• [What is required]
Scan the lines below; pull out those with "slide".

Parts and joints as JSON
:::
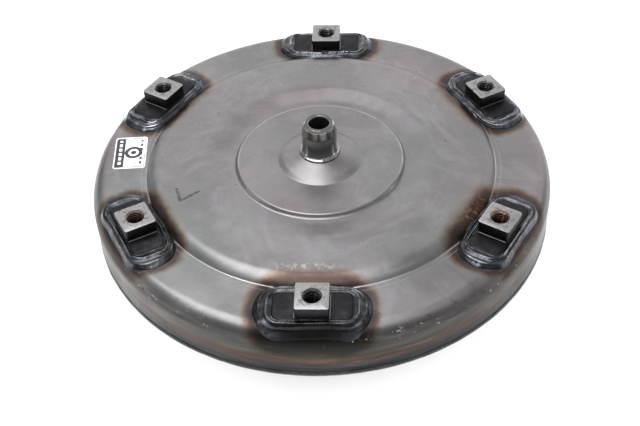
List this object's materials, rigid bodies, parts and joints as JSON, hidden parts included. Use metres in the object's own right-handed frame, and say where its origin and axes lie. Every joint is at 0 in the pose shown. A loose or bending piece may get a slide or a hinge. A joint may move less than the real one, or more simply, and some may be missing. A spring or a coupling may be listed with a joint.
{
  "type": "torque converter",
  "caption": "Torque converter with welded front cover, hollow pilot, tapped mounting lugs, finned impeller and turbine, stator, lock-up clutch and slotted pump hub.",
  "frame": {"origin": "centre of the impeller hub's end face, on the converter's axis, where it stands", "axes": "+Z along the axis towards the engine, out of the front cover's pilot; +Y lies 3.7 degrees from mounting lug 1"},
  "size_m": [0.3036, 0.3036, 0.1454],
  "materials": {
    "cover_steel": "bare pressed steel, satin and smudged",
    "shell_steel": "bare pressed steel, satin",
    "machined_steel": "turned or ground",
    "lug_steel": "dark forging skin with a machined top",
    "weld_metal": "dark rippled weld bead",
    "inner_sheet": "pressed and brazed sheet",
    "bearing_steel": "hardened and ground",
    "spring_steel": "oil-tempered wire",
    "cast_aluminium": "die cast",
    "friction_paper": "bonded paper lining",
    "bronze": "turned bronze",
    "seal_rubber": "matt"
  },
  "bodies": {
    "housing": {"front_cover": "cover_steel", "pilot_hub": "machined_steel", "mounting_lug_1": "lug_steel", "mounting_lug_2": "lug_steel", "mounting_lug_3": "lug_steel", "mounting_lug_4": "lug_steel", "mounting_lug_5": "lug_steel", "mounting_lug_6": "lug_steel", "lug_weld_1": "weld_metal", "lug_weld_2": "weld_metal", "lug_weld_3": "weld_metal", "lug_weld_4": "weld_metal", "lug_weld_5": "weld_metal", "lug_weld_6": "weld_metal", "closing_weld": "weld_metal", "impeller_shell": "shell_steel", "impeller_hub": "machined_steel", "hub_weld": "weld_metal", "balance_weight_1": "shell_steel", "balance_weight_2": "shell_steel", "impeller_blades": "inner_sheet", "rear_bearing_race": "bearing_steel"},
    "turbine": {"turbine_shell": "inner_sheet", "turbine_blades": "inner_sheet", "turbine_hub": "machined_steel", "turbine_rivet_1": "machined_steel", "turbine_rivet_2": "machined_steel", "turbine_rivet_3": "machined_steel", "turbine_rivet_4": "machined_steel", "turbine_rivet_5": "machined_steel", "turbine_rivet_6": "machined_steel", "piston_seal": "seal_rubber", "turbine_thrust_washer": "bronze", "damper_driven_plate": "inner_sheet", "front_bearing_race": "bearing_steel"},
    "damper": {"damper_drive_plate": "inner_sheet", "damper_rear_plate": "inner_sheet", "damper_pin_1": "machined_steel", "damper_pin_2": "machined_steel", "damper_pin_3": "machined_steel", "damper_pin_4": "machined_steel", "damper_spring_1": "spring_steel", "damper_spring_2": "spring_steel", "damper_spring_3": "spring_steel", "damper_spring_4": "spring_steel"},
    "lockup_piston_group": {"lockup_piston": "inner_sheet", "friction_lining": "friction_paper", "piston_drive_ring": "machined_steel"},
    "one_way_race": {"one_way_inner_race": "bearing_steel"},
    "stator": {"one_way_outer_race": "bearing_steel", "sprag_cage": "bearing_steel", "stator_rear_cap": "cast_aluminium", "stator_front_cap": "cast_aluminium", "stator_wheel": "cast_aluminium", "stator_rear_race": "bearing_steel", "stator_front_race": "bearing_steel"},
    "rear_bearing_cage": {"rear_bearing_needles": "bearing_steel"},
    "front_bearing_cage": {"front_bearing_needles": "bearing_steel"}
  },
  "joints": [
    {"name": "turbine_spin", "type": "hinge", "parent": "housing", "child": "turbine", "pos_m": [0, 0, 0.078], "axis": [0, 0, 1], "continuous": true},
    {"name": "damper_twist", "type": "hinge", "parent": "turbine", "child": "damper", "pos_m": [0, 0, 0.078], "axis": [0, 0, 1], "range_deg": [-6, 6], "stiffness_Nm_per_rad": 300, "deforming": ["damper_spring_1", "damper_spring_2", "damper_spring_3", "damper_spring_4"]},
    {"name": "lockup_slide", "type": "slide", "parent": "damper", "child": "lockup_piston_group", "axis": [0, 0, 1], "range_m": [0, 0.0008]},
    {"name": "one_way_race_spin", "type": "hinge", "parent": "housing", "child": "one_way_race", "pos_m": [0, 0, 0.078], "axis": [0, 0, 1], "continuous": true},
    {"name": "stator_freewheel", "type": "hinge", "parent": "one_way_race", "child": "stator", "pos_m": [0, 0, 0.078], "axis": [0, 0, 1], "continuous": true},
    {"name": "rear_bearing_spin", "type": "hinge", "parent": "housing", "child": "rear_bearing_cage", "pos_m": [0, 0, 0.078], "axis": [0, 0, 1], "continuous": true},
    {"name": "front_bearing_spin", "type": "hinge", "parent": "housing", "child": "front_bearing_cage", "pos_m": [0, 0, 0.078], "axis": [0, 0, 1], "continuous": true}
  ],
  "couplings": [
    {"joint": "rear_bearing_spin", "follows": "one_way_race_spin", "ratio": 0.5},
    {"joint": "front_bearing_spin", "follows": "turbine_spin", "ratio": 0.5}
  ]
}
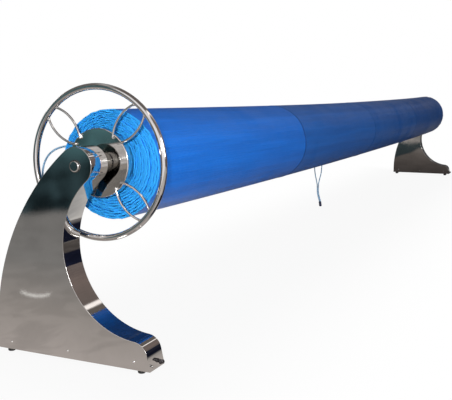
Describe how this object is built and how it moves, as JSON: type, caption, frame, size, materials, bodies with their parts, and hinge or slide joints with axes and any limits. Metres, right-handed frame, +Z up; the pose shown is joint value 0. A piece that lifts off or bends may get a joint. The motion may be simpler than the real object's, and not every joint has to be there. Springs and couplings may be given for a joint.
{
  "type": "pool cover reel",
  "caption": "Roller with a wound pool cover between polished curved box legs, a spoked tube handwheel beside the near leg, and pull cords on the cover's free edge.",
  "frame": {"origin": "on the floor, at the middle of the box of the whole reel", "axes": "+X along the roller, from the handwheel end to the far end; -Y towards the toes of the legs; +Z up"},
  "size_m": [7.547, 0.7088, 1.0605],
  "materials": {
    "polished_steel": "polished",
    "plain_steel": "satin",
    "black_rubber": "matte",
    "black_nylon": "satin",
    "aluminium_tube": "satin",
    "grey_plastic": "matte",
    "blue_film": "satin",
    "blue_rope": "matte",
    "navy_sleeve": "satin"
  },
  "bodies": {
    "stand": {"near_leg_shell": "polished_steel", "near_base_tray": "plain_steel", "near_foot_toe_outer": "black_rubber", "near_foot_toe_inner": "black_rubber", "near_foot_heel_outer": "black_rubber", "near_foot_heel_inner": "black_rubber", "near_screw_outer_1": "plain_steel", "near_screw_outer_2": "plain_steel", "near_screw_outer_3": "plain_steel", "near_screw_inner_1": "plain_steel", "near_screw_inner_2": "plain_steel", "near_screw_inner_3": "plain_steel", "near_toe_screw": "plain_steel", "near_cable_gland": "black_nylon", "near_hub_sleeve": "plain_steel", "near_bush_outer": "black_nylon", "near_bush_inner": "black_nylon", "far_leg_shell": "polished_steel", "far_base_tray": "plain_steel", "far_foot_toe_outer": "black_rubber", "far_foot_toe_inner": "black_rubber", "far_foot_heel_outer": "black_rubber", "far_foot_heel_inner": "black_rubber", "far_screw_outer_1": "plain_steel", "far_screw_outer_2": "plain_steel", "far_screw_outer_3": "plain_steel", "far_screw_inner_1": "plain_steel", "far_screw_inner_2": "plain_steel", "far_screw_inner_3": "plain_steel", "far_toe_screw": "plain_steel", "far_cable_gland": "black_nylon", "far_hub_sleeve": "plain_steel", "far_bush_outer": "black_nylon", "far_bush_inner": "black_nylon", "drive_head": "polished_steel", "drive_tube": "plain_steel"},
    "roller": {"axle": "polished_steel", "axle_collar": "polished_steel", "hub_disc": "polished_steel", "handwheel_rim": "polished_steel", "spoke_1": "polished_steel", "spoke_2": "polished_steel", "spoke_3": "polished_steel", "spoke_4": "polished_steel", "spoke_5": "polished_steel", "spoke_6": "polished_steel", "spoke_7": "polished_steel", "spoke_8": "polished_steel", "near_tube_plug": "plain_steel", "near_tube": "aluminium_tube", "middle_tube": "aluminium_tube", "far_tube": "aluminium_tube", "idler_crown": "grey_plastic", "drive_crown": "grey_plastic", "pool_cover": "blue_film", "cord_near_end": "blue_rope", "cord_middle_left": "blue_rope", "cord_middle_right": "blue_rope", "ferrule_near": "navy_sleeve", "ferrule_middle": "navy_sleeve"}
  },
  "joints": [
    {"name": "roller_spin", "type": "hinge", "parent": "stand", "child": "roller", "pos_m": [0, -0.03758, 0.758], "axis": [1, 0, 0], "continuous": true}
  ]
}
:::
• [Task response]
List this object's materials, rigid bodies, parts and joints as JSON, hidden parts included. Use metres in the object's own right-handed frame, and say where its origin and axes lie. Every joint is at 0 in the pose shown. A loose or bending piece may get a slide or a hinge. A joint may move less than the real one, or more simply, and some may be missing. A spring or a coupling may be listed with a joint.
    {"name": "lockup_slide", "type": "slide", "parent": "damper", "child": "lockup_piston_group", "axis": [0, 0, 1], "range_m": [0, 0.0008]},
Describe how this object is built and how it moves, as JSON: type, caption, frame, size, materials, bodies with their parts, and hinge or slide joints with axes and any limits. Metres, right-handed frame, +Z up; the pose shown is joint value 0. A piece that lifts off or bends may get a joint. The motion may be simpler than the real object's, and not every joint has to be there. Springs and couplings may be given for a joint.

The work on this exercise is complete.